Zhi's research project is to explore the potential inequity issues across groups under different sea-level rise scenarios in Ningbo, China, namely, whether certain groups with more socio-economic advantage and groups with less ability to deal with risks will suffer different consequence of sea level rise in Ningbo. After simulating the different extreme sea-levels, this research will first identify where and what are exposed to the risks of inundation. The change of spatial accessibility and mobility induced by sea level rise between different social groups (i.e., education level, age, income level) will then be investigated based on ArcGIS and in-depth interviews. It is expected that the results of this research could help policy-makers tailor actions which can benefits all groups in responding to sea level rise.


Carolina Mayen Huerta - PhD Student

Carolina is interested in examining access to and quality of urban green spaces in Mexico City, and their effect on well-being outcomes.
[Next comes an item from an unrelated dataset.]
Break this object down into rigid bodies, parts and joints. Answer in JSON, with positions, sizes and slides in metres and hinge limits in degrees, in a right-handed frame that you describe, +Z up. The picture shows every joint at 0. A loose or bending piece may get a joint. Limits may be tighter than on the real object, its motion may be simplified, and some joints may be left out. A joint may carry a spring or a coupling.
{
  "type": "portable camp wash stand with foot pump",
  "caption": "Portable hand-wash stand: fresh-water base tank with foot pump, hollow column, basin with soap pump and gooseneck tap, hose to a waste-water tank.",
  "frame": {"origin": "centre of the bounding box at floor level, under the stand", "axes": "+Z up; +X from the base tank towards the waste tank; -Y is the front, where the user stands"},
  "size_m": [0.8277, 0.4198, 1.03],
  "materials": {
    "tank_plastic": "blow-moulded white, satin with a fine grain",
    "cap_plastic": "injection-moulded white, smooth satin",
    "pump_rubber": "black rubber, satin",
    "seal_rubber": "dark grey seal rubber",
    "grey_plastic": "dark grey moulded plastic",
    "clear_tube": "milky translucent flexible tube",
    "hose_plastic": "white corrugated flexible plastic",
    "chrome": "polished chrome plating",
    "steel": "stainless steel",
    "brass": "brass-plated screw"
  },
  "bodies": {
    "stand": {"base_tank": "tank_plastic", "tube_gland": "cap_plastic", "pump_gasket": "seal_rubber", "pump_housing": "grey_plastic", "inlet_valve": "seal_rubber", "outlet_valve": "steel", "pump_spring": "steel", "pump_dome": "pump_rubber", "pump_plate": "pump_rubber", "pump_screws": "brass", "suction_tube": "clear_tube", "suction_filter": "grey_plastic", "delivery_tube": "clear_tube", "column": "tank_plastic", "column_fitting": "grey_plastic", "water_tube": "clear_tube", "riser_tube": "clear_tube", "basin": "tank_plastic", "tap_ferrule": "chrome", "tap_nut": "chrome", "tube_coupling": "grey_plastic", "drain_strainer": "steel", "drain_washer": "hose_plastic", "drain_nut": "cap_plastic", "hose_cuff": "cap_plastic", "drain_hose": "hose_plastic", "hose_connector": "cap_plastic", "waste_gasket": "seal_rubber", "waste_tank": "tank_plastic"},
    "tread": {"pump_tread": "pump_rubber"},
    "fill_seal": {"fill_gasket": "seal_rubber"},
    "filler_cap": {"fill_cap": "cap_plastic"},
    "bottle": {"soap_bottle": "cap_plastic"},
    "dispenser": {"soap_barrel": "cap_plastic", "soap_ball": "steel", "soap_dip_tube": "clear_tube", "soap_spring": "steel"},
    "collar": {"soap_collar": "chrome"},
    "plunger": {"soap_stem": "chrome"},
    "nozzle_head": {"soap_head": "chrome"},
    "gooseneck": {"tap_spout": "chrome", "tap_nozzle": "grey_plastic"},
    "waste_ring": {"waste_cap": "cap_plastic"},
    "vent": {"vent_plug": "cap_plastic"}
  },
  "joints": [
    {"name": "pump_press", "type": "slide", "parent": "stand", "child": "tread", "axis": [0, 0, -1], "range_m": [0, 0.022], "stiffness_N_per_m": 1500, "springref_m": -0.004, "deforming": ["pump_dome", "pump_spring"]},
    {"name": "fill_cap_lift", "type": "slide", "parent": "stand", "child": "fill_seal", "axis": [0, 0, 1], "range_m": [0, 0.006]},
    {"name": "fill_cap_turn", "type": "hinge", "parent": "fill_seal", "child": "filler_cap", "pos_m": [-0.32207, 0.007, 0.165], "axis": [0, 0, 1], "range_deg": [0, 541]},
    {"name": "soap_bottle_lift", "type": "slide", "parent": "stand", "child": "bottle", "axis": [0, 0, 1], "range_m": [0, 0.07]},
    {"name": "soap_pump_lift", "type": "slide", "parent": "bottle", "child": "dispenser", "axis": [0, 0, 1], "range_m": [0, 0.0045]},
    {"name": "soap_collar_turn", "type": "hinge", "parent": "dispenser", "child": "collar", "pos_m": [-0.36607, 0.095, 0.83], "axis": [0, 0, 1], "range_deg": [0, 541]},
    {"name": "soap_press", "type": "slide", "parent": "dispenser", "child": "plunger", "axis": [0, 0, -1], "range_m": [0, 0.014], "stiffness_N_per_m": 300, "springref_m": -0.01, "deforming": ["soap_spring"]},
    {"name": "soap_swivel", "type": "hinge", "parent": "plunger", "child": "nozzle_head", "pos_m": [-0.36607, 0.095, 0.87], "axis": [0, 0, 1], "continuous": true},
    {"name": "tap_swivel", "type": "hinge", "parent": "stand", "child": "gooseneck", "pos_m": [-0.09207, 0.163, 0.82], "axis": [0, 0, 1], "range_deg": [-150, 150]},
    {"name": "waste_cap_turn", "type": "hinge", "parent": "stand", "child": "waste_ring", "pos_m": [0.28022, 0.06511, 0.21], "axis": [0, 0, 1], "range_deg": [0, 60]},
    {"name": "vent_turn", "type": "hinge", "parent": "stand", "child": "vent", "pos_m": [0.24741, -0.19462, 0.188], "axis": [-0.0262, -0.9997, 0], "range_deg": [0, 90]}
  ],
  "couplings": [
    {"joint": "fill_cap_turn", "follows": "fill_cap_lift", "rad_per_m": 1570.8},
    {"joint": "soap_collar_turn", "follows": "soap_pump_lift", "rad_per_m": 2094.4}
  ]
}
Carolina's research starts by evaluating whether there is an unequal distribution of green spaces in the city, according to the socioeconomic status of neighborhoods. The first part of the study uses the network analysis in ArcGIS and is disaggregated by the functional level of the greenspace to provide specific information on the type of greenspace deficit. Once access levels have been established, the research will determine which variables encourage the use of green spaces and are perceived as indicators of quality by users through a survey. After, the relationship between access to and quality of greenspaces with wellbeing indicators will be determined through in-depth interviews. Carolina's research will conclude the analysis by evaluating the negative implications of revitalizing and building these spaces in low-income neighborhoods, more specifically gentrification patterns.


Past Students

Sofía López-Cubillos - PhD Student

Sofía's PhD uses systematic conservation planning to prioritize the conservation of ecosystem services at different scales (i.e. local – pollination, national – carbon sequestration and water supply) in agricultural landscapes. The main outcome is to provide a framework to support policy makers and spatial planners for conservation in Costa Rica and Colombia, which are her case study models.
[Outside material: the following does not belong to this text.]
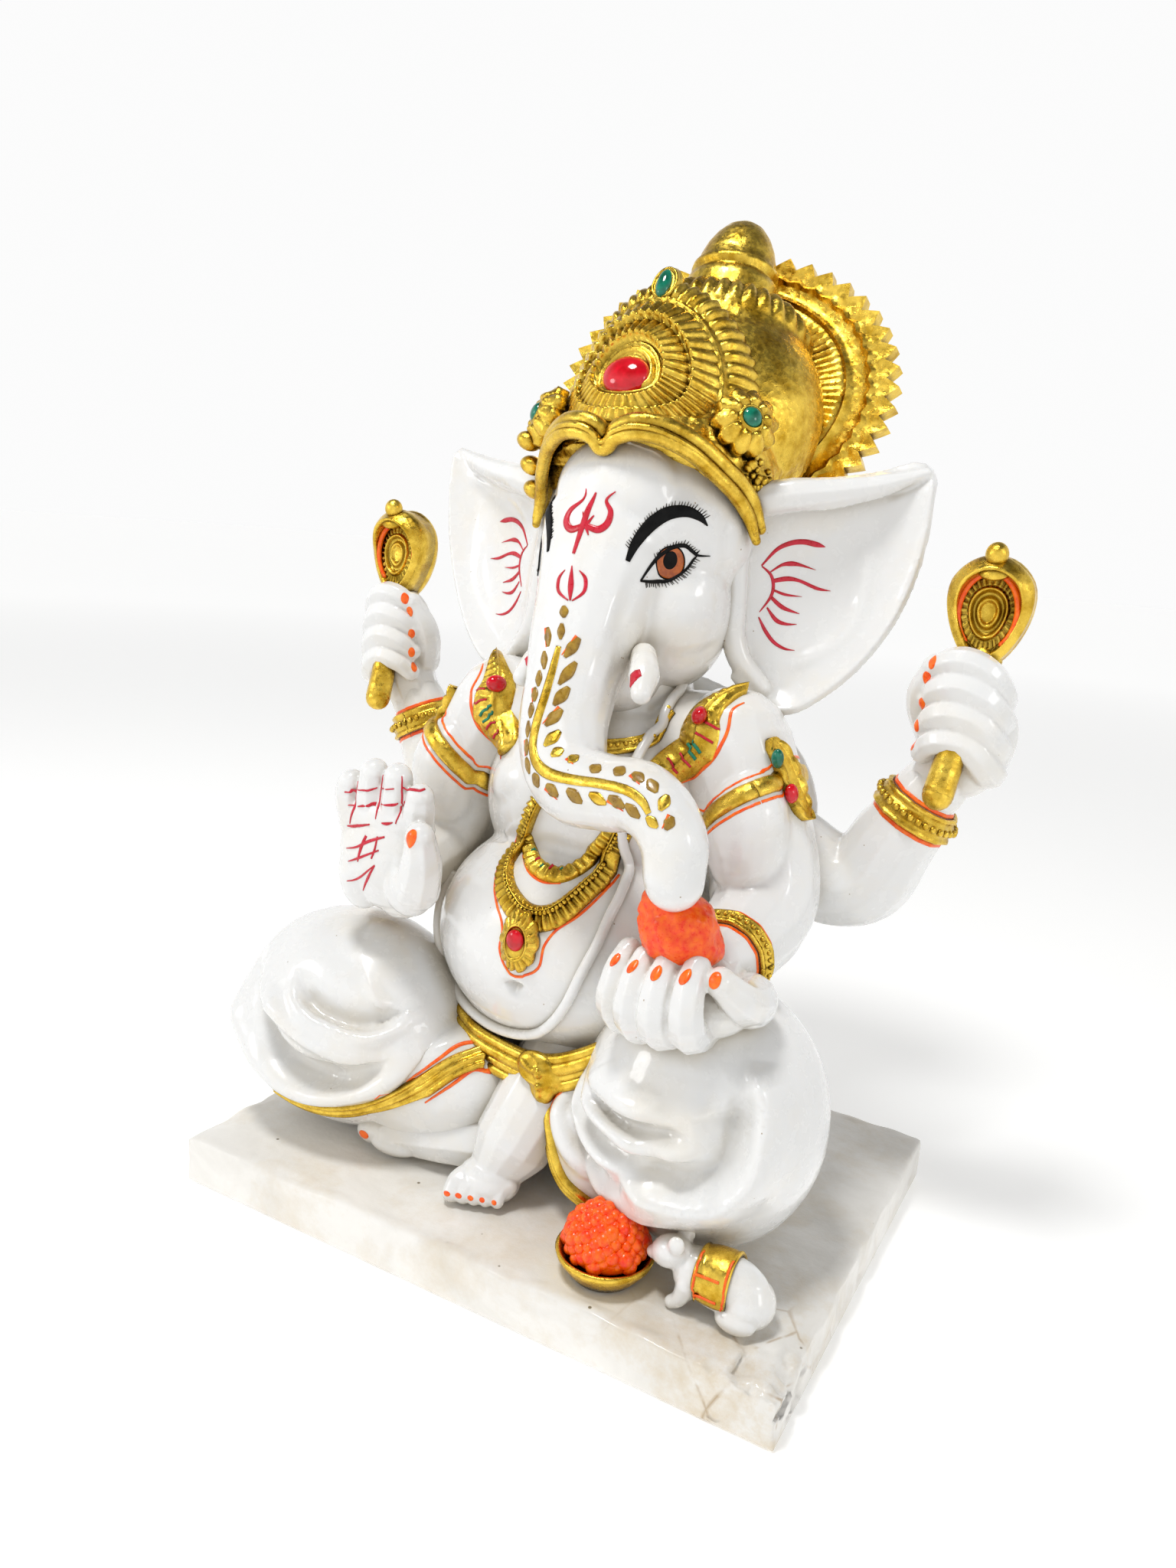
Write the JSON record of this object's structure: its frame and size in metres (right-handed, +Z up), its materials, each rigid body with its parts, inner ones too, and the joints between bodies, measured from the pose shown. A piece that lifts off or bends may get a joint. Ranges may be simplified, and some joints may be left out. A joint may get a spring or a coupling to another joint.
{
  "type": "ganesha idol",
  "caption": "Seated elephant-headed deity figure on a marble slab, white glossy casting with gilt crown, jewellery and hems, painted face, sweets and mouse.",
  "frame": {"origin": "centre of the slab's underside", "axes": "+Z up, the figure faces -Y, and its own left hand is on the +X side"},
  "size_m": [0.2408, 0.158, 0.3329],
  "materials": {
    "marble": "polished white marble, chipped and faintly stained",
    "white_resin": "gloss-lacquered white marble-dust casting with painted details",
    "gilt": "bright gold leaf paint with darker recesses",
    "red_stone": "gloss red enamelled stone",
    "green_stone": "gloss green enamelled stone",
    "orange_paint": "gloss orange paint"
  },
  "bodies": {
    "root": {"base_slab": "marble", "torso": "white_resin", "right_leg": "white_resin", "left_leg": "white_resin", "front_foot": "white_resin", "tucked_foot": "white_resin", "front_right_arm": "white_resin", "front_left_arm": "white_resin", "rear_right_arm": "white_resin", "rear_left_arm": "white_resin", "front_right_hand": "white_resin", "front_left_hand": "white_resin", "rear_right_fist": "white_resin", "rear_left_fist": "white_resin", "head_and_trunk": "white_resin", "right_ear": "white_resin", "left_ear": "white_resin", "right_tusk": "white_resin", "left_tusk": "white_resin", "sacred_thread": "white_resin", "mouse": "white_resin", "crown_brow_band": "gilt", "crown_rosette_right": "gilt", "crown_rosette_left": "gilt", "crown_medallion": "gilt", "crown_finial": "gilt", "crown_dome": "gilt", "crown_halo": "gilt", "belt_knot": "gilt", "waist_belt": "gilt", "right_hem": "gilt", "left_hem": "gilt", "short_necklace": "gilt", "long_necklace": "gilt", "collar_band": "gilt", "shoulder_pad_right": "gilt", "shoulder_pad_left": "gilt", "armlet_right": "gilt", "armlet_left": "gilt", "bangle_front_right": "gilt", "bangle_front_left": "gilt", "bangle_rear_right": "gilt", "bangle_rear_left": "gilt", "emblem_right": "gilt", "emblem_left": "gilt", "plate": "gilt", "saddle_cloth": "gilt", "crown_ruby": "red_stone", "pendant_ruby": "red_stone", "shoulder_ruby_right": "red_stone", "shoulder_ruby_left": "red_stone", "armlet_ruby": "red_stone", "crown_top_emerald": "green_stone", "rosette_emerald_right": "green_stone", "rosette_emerald_left": "green_stone", "armlet_emerald": "green_stone", "modak": "orange_paint", "laddoo_heap": "orange_paint"}
  },
  "joints": []
}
Natalie Mason - Honours student

Natalie's project focuses on determining the global potential for transboundary conservation. She is identifying important border regions where many species have transboundary ranges and determining the feasibility of implementing cross-border conservation initiatives along national borders. This seeks to highlight the immediate opportunities for establishing transboundary conservation and identify the key challenges for cross-border collaboration in ecologically important regions.


Luana Duarte de Araujo – Visiting Master’s student

Luana’s research spans economics, ecology and spatial planning, focusing on analysing the contributions of incorporating spatial information into Payment for Ecosystem Services (PES) design and implementation. More specifically, the project aims at understanding how the integration of spatial planning approaches may influence cost-effectiveness and efficiency of PES schemes and ultimately improve environmental planning and policy making. Luana works as an Environmental Analyst at the Ministry of Environment of Brazil, focused on programs and actions related to economic instruments for environmental conservation, including PES.